On Monday, U.S. stocks ended higher as oil pulled off its
lows. However, Brent crude LCOc1 dropped 25 cents a barrel to
$37.67 on Tuesday after falling the previous day to as low as
$36.33, its weakest since December 2008. A fall below $36.20
woukd take it back to levels last seen in mid-2004.
Prices have been falling due to a global glut of oil and, in
the northern hemisphere, a mild start to winter.
The first U.S. rate rise since 2006 is largely priced in,
with the Fed expected to increase its targeted rate range to
0.25-0.5 percent from the current zero to 0.25 percent.
"Even if the Fed sends a hawkish message by suggesting it
aims to hike actively next year, they are data-dependent," said
Shin Kadota, chief FX strategist at Barclays (L:BARC) in Tokyo.
"Indicators will have to show the U.S. economy can withstand
rate hikes before the dollar can launch into its next phase of
appreciation."
However, concerns that a rate rise could hurt
highly-leveraged companies have seen a handful of funds in the
high-yield debt market fail and propelled measures of risk
sharply higher in recent days.
They have also pushed the yield premium of short-term
Italian and Spanish bonds IT2YT=TWEB ES2YT=TWEB over German
benchmarks DE2YT=TWEB to their highest since July.

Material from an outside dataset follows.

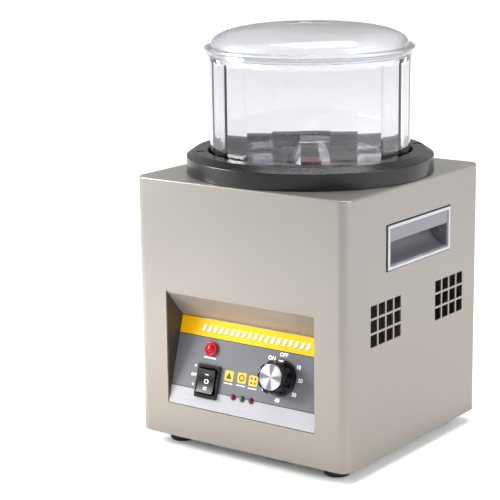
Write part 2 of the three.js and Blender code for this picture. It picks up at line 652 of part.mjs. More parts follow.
/** Skirted knob with a fluted grip and a recess on top for its metal cap. */
function dialKnob() {
  const skirt = { radius: 16.5, bottom: 0.7, top: 4.2, bevel: 0.8 };
  const grip = { radius: 15, bevel: 0.6, top: DIAL_GRIP_TOP };
  const seatFloor = grip.top - DIAL_CAP_SEAT;
  const body = turned([
    [0, skirt.bottom], [skirt.radius, skirt.bottom], [skirt.radius, skirt.top - skirt.bevel],
    [skirt.radius - skirt.bevel, skirt.top], [grip.radius, skirt.top], [grip.radius, grip.top - grip.bevel],
    [grip.radius - grip.bevel, grip.top], [DIAL_CAP_RADIUS + GAP, grip.top],
    [DIAL_CAP_RADIUS + GAP, seatFloor], [0, seatFloor],
  ], 40);
  const flutes = { count: 10, radius: 3.6, centre: 17 };
  const scallops = range(flutes.count).map((i) => {
    const angle = (2 * Math.PI * (i + 0.5)) / flutes.count;
    return drum(flutes.centre * Math.cos(angle), flutes.centre * Math.sin(angle), flutes.radius,
      skirt.top, grip.top + 1, 16);
  });
  return cut(body, drum(0, 0, TIMER_SHAFT_RADIUS + GAP, 0, SHAFT_TIP + GAP, 24), ...scallops);
}

function dialCap() {
  const bottom = DIAL_GRIP_TOP - DIAL_CAP_SEAT + GAP;
  return turned([
    [0, bottom], [DIAL_CAP_RADIUS, bottom], [DIAL_CAP_RADIUS, DIAL_HEIGHT - DIAL_CAP_BEVEL],
    [DIAL_CAP_RADIUS - DIAL_CAP_BEVEL, DIAL_HEIGHT], [0, DIAL_HEIGHT],
  ], 32);
}

// ---------- Drive ----------
const PLATE_TOP = MOTOR_TOP_Z + GAP + 3;
const DISC_BOTTOM = TOP_Z - 13.5;
const DISC_TOP = DISC_BOTTOM + 5;
const SHAFT_BOTTOM = 83;
const SHAFT_TOP = DISC_TOP - 3;
const SHAFT_BORE = SHAFT_RADIUS + 0.1;

function motorPlate() {
  const half = 76;
  return cut(roundedBlock(2 * half, 2 * half, 6, MOTOR_TOP_Z + GAP, PLATE_TOP, 0, 0, 2),
    drum(0, 0, 24, MOTOR_TOP_Z - 1, PLATE_TOP + 1, 32));
}

const standoff = (x, y) => drum(x, y, 5, PLATE_TOP + GAP, TOP_Z - SHEET - GAP, 6);

/** End bell with a bearing pocket; sign is +1 for the upper bell and -1 for the lower one. */
function motorBell(outerZ, sign) {
  const z = (depth) => outerZ - sign * depth;
  const [bore, pocket, wall] = [SHAFT_RADIUS + 2, BEARING_RADIUS + GAP, 4];
  const [web, pocketEnd] = [11, 13];
  const profile = [
    [bore, z(1)], [22, z(0)], [30, z(2)], [MOTOR_RADIUS - 3, z(6)], [MOTOR_RADIUS, z(9)],
    [MOTOR_RADIUS, z(BELL_DEPTH)], [MOTOR_RADIUS - wall, z(BELL_DEPTH)], [MOTOR_RADIUS - wall - 1, z(web)],
    [BEARING_RADIUS + wall, z(web)], [BEARING_RADIUS + wall, z(pocketEnd)], [pocket, z(pocketEnd)],
    [pocket, z(BEARING_INSET - 0.4)], [bore, z(BEARING_INSET - 0.4)], [bore, z(1)],
  ];
  return turned(sign > 0 ? profile.reverse() : profile, DRIVE_SEGMENTS);
}

const bearing = (z0) => tube(SHAFT_BORE, BEARING_RADIUS, z0, z0 + BEARING_HEIGHT, 24);

const CAN_BOTTOM = MOTOR_BOTTOM_Z + BELL_DEPTH + GAP;
const CAN_TOP = MOTOR_TOP_Z - BELL_DEPTH - GAP;
const winding = (z0, z1) => tube(WINDING.inner, WINDING.outer, z0, z1, DRIVE_SEGMENTS);
const STACK = { bottom: 134, top: 176, bore: 29.8 };

/** Aluminium hub and disc in one piece, bored from below for the shaft. */
function magnetDisc() {
  const hub = { radius: 17, bottom: PLATE_TOP + 8 };
  const body = turned([
    [0, hub.bottom], [hub.radius, hub.bottom], [hub.radius, DISC_BOTTOM], [MAGNET_DISC_RADIUS, DISC_BOTTOM],
    [MAGNET_DISC_RADIUS, DISC_TOP], [0, DISC_TOP],
  ], 36);
  return cut(body, drum(0, 0, SHAFT_RADIUS + GAP, hub.bottom - 1, SHAFT_TOP + GAP, 24));
}

function magnet(index) {
  const block = { length: 34, width: 20, height: 5.5, radius: 56 };
  const body = box(block.radius - block.length / 2, block.radius + block.length / 2, -block.width / 2,
    block.width / 2, DISC_TOP + GAP, DISC_TOP + GAP + block.height);
  return body.rotate([0, 0, (360 * index) / MAGNET_COUNT]);
}

function coolingFan() {
  const [bottom, top] = [SHAFT_BOTTOM + 1, MOTOR_BOTTOM_Z - 2];
  const blades = range(8).map((i) => box(10, 44, -0.8, 0.8, bottom, top - 1.5).rotate([0, 0, 45 * i]));
  const hub = drum(0, 0, 12, bottom, top, 24);
  const back = drum(0, 0, 45, top - 2, top, DRIVE_SEGMENTS);
  return cut(join(hub, back, ...blades), drum(0, 0, SHAFT_RADIUS + GAP, bottom - 1, top + 1, 24));
}

function runCapacitor() {
  const [radius, bottom, top] = [17.5, BOTTOM_Z + SHEET + GAP, 80];
  return turned([
    [0, bottom], [radius - 1, bottom], [radius, bottom + 1], [radius, top - 4], [radius - 1.5, top - 4],
    [radius - 1.5, top], [0, top],
  ], 24);
}

function terminalBlock() {
  const [bottom, poles, pitch] = [BOTTOM_Z + SHEET + GAP, 5, 11];
  const base = box(0, poles * pitch, -11, 11, bottom, bottom + 10);
  const tower = { inset: 1.5, half: 5, top: 17 };
  const towers = range(poles).map((i) => box(i * pitch + tower.inset, (i + 1) * pitch - tower.inset,
    -tower.half, tower.half, bottom + 9, bottom + tower.top));
  return join(base, ...towers);
}

// ---------- Mains inlet ----------
/** How far the dial's cap stands out from the middle of the part, at its lowest point. */
const DIAL_REACH = -slopePoint(DIAL_AT.v - DIAL_CAP_RADIUS + DIAL_CAP_BEVEL, DIAL_HEIGHT)[0];

/** A flanged inlet whose collar stands out as far at the back as the dial does at the front. */
function inletSocket() {
  const { x, z, width, height } = SOCKET;
  const flangeFront = REAR_Y + GAP + REAR_THICKNESS + GAP;
  const flange = { halfWidth: 25, halfHeight: 12.5, thickness: 2.6 };
  const ears = box(x - flange.halfWidth, x + flange.halfWidth, flangeFront, flangeFront + flange.thickness,
    z - flange.halfHeight, z + flange.halfHeight);
  const body = box(x - width / 2, x + width / 2, REAR_Y - 24, DIAL_REACH, z - height / 2, z + height / 2);
  const mouth = { halfWidth: 11.6, halfHeight: 7.6, depth: 12 };
  const cavity = box(x - mouth.halfWidth, x + mouth.halfWidth, REAR_Y - mouth.depth, DIAL_REACH + 1,
    z - mouth.halfHeight, z + mouth.halfHeight);
  const screw = { radius: 1.8, offset: 20 };
  const screwHoles = [-screw.offset, screw.offset].map((dx) => {
    const hole = drum(0, 0, screw.radius, -1, flange.thickness + 1, 12).rotate([-90, 0, 0]);
    return hole.translate([x + dx, flangeFront, z]);
  });
  return cut(join(ears, body), cavity, ...screwHoles);
}

// ---------- Assembly ----------
const tumbler = new THREE.Group();

addPart(tumbler, 'cabinet_shell', cabinetShell(), PAINT);
addPart(tumbler, 'rear_panel', rearPanel(), PAINT);
addPart(tumbler, 'base_plate', basePlate(), STEEL);
for (const [end, endSign] of [['front', -1], ['rear', 1]]) {
  for (const [hand, side] of [['left', -1], ['right', 1]]) {
    const rubberFoot = addPart(tumbler, `foot_${end}_${hand}`, foot(), RUBBER);
    rubberFoot.position.set(side * (SIDE_X - FOOT_INSET), endSign * (REAR_Y - FOOT_INSET), 0);
  }
}

addPart(tumbler, 'seat_ring', seatRing(), BLACK_PLASTIC);
RING_SCREW_ANGLES.forEach((angle, i) => {
  addPart(tumbler, `ring_screw_${i + 1}`, ringScrew(angle), STEEL);
});
addPart(tumbler, 'well_plate', wellPlate(), STEEL);
addPart(tumbler, 'centre_boss', centreBoss(), RED);
addPart(tumbler, 'bowl', bowl(), CLEAR);
addPart(tumbler, 'lid', lid(), CLEAR);

for (const [hand, side] of [['left', -1], ['right', 1]]) {
  addPart(tumbler, `handle_bezel_${hand}`, handleBezel(side), SILVER);
  addPart(tumbler, `handle_cup_${hand}`, handleCup(side), SILVER);
  addPart(tumbler, `handle_gasket_${hand}`, handleGasket(side), RUBBER);
}

addPart(tumbler, 'recess_pan', recessPan(), PAINT);
const panel = new THREE.Group();
panel.applyMatrix4(panelMatrix);
tumbler.add(panel);
addPart(panel, 'panel_overlay', panelOverlay(), PRINT);
addPart(panel, 'rocker_housing', rockerHousing(), BLACK_PLASTIC);
addPart(panel, 'rocker_paddle', rockerPaddle(), BLACK_PLASTIC)
  .position.set(ROCKER_AT.x, ROCKER_AT.v, ROCKER_PIVOT_W);
addPart(panel, 'power_lamp_lens', lampLens(), RED).position.set(LAMP_AT.x, LAMP_AT.v, 0);
addPart(panel, 'power_lamp_body', lampBody(), BLACK_PLASTIC).position.set(LAMP_AT.x, LAMP_AT.v, 0);
[['left', RED], ['centre', GREEN], ['right', RED]].forEach(([place, colour], i) => {
  addPart(panel, `led_${place}`, led(), colour).position.set((i - 1) * LED_PITCH, LED_V, 0);
});
addPart(panel, 'control_board', controlBoard(), BOARD);

const dial = new THREE.Group();
dial.position.set(DIAL_AT.x, DIAL_AT.v, 0);
panel.add(dial);
addPart(dial, 'timer_body', timerBody(), IVORY);
addPart(dial, 'timer_shaft', timerShaft(), STEEL);
addPart(dial, 'dial_knob', dialKnob(), BLACK_PLASTIC);
addPart(dial, 'dial_cap', dialCap(), SILVER);

addPart(tumbler, 'motor_plate', motorPlate(), STEEL);
const STANDOFF_AT = 68;
[[-1, -1], [1, -1], [1, 1], [-1, 1]].forEach(([sx, sy], i) => {
  addPart(tumbler, `motor_standoff_${i + 1}`, standoff(sx * STANDOFF_AT, sy * STANDOFF_AT), STEEL);
});
addPart(tumbler, 'motor_top_bell', motorBell(MOTOR_TOP_Z, 1), CAST);
addPart(tumbler, 'motor_bottom_bell', motorBell(MOTOR_BOTTOM_Z, -1), CAST);
addPart(tumbler, 'motor_can', tube(MOTOR_RADIUS - 3, MOTOR_RADIUS, CAN_BOTTOM, CAN_TOP, DRIVE_SEGMENTS), CAST);
addPart(tumbler, 'upper_bearing', bearing(MOTOR_TOP_Z - BEARING_INSET - BEARING_HEIGHT), STEEL);
addPart(tumbler, 'lower_bearing', bearing(MOTOR_BOTTOM_Z + BEARING_INSET), STEEL);
addPart(tumbler, 'stator_core',
  tube(STACK.bore, MOTOR_RADIUS - 3.4, STACK.bottom, STACK.top, DRIVE_SEGMENTS), CAST);
addPart(tumbler, 'upper_winding', winding(STACK.top + GAP, STACK.top + WINDING.height), COPPER);
addPart(tumbler, 'lower_winding', winding(STACK.bottom - WINDING.height, STACK.bottom - GAP), COPPER);
addPart(tumbler, 'rotor_core', tube(SHAFT_RADIUS + GAP, 28.6, STACK.bottom, STACK.top, DRIVE_SEGMENTS), CAST);
addPart(tumbler, 'motor_shaft', drum(0, 0, SHAFT_RADIUS, SHAFT_BOTTOM, SHAFT_TOP, 24), STEEL);
addPart(tumbler, 'magnet_disc', magnetDisc(), SILVER);
range(MAGNET_COUNT).forEach((i) => addPart(tumbler, `magnet_${i + 1}`, magnet(i), NICKEL));
addPart(tumbler, 'cooling_fan', coolingFan(), BLACK_PLASTIC);

addPart(tumbler, 'run_capacitor', runCapacitor(), SILVER).position.set(70, 62, 0);
addPart(tumbler, 'terminal_block', terminalBlock(), IVORY).position.set(-88, 78, 0);
addPart(tumbler, 'inlet_socket', inletSocket(), BLACK_PLASTIC);

export default tumbler;
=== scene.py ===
"""Magnetic tumbler: the finished surfaces of a bench machine that spins magnets under a clear bowl."""
import json
from math import atan, ceil, copysign, cos, pi, radians, sin, sqrt, tan

import bmesh
import bpy
from mathutils import Matrix, Vector


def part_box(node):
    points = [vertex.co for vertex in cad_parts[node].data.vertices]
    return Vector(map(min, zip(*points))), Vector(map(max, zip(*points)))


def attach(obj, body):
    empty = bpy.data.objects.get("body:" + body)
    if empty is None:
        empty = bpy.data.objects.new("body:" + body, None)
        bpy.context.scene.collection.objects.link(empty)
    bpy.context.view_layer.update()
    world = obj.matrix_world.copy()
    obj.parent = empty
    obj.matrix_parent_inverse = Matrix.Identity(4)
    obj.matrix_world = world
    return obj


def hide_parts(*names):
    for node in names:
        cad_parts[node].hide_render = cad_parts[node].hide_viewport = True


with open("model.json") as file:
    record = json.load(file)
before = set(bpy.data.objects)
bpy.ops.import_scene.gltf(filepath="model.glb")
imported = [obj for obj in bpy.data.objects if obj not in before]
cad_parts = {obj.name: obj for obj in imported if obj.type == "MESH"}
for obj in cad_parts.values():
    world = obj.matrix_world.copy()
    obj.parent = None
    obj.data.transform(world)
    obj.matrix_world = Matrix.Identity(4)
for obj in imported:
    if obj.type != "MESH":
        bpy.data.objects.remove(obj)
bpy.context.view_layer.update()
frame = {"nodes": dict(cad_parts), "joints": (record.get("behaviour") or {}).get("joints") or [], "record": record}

scene = bpy.context.scene

# Shapes are drawn in millimetres and scaled to metres when they are placed.
MM = 0.001
UPRIGHT = Matrix.Identity(4)
FACE_DOWN = Matrix.Rotation(pi, 4, "X")
LIE_BACK = Matrix.Rotation(pi / 2, 4, "X")
FACE_REAR = Matrix.Rotation(pi, 4, "Z") @ LIE_BACK
TURN_SEGMENTS = 160
TAU = 2 * pi
QUARTER_TURN = [radians(15 * k) for k in range(7)]
# A ring narrower than this, in millimetres, is a single point.
POLE = 1e-6


def span(node):
    """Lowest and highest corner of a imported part, in millimetres."""
    low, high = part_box(node)
    return low / MM, high / MM


def middle(node):
    """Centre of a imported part, in millimetres."""
    low, high = span(node)
    return (low + high) / 2


def add(name, data):
    """Puts a mesh or other data into the scene as an object."""
    obj = bpy.data.objects.new(name, data)
    scene.collection.objects.link(obj)
    return obj


def fitted(thing, **settings):
    """Sets attributes of a thing and returns it."""
    for name, value in settings.items():
        setattr(thing, name, value)
    return thing


def at(x, y, z=0):
    """Matrix that moves a shape to a place."""
    return Matrix.Translation((x, y, z))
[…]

"At times like this, when liquidity is very thin due to the
pending FOMC decision, the correlation between asset classes has
a tendency to rise significantly," said Peter Chatwell, head of
European rates strategy at Mizuho.
"Thus the weakness in credit markets, which itself may also
be a function of the FOMC, is apparent in euro sovereign
spreads."
The dollar index .DXY , which measures the U.S. currency
against a basket of its peers, fell 0.2 percent. The euro EUR=
rose 0.4 percent to $1.1031 while the yen JPY= gained 0.2
percent to 120.83 per dollar.
"(The dollar) could face additional pressure if U.S.
Treasuries are bought back on relief that the Fed's rate hike
cycle will be quite a slow one," he said.

YUAN
China's yuan CNY= , however, weakened against the dollar
after the Chinese central bank set the mid-point of the
permitted trading band at a 4 1/2-year low for a second day.
The Swedish crown rose versus the dollar SEK= and euro
EURSEK= after the Riksbank, Sweden's central bank, kept
interest rates unchanged as expected but said it was ready to
act if a slight rise in inflation stalled.
Gold XAU= fell in anticipation of higher U.S. interest
rates. It last stood at $1,062.15 an ounce.